Prior to the flight attempt, few outside of aviation circles knew about Voyager but during the actual flight attempt, it was showcased on nearly every news outlet worldwide.
Overcoming many problems, the airplane plodded along at an average speed of 116 mph until it finally returned to a dry lakebed at Edwards, 216 hours later. The crew and team had accomplished what they set out to do beginning with an idea on a napkin five years earlier.
Days later, President Ronald Reagan awarded pilots Dick Rutan and Jeana Yeager and the designer, Burt Rutan, the Presidential Citizens Award, in Los Angeles. He said: “You reminded us all that aviation history is still being written by men and women with the spirit of adventure and derring-do.” At a time when the nation needed a boost in morale, Voyager had provided it.
Stencel was an invited guest in the audience during the presidential award ceremony.
Today, he said, he is amazed by the continuing interest in what the crew, the unpaid volunteers and Voyager had accomplished. Not since the infamous flight of the Spirit of St. Louis 59 years earlier had a world attempt by a small airplane so captivate the world.
Initially, all work was toward building and flight-testing the radical airplane design. When it became clear that the airplane was ready, a second crew established and manned Voyager Mission Control on the Mojave, Calif., airport. It was from there that mission planners, weather forecasters, communications experts and others directed the flight 24/7.

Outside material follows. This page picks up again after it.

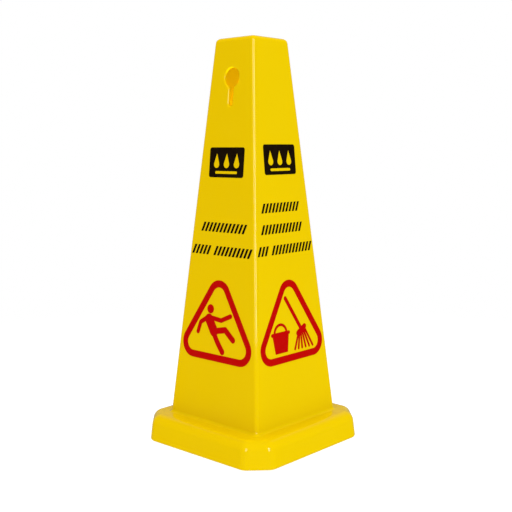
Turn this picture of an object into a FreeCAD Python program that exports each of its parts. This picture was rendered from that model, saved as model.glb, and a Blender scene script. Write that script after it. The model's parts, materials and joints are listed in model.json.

Stencel initially set up direct radio communications for local flights and, later, with a plan to provide reliable worldwide communications.
NEAR DISASTER
A little known fact is that the flight nearly ended in disaster just hours before landing as it flew up the west coast of Baja California, Mexico, he said. The crew did not know that the rear engine driven fuel pump had failed because the feed tank was above it.
When the crew descended to find favorable winds, the rear engine stopped, and the airplane became a big glider at night over the Pacific. Just in time, the front engine was restarted after “sleeping” for seven days.
Then, co-pilot Jeana Yeager re-plumbed the fuel system in flight to enable restart of the all important rear engine.
Starting with about 1,168 gallons of fuel in 17 fuel tanks, after the airplane landed only 18.4 gallons of fuel remained. An early decision by weather and mission planners to use a typhoon’s winds over the Pacific proved to be fortuitous. Had they gone the other way, the flight would not have completed the mission.
Stencel consider his association with the Voyager one of the high points of his 45 years of involvement in military and civil aviation.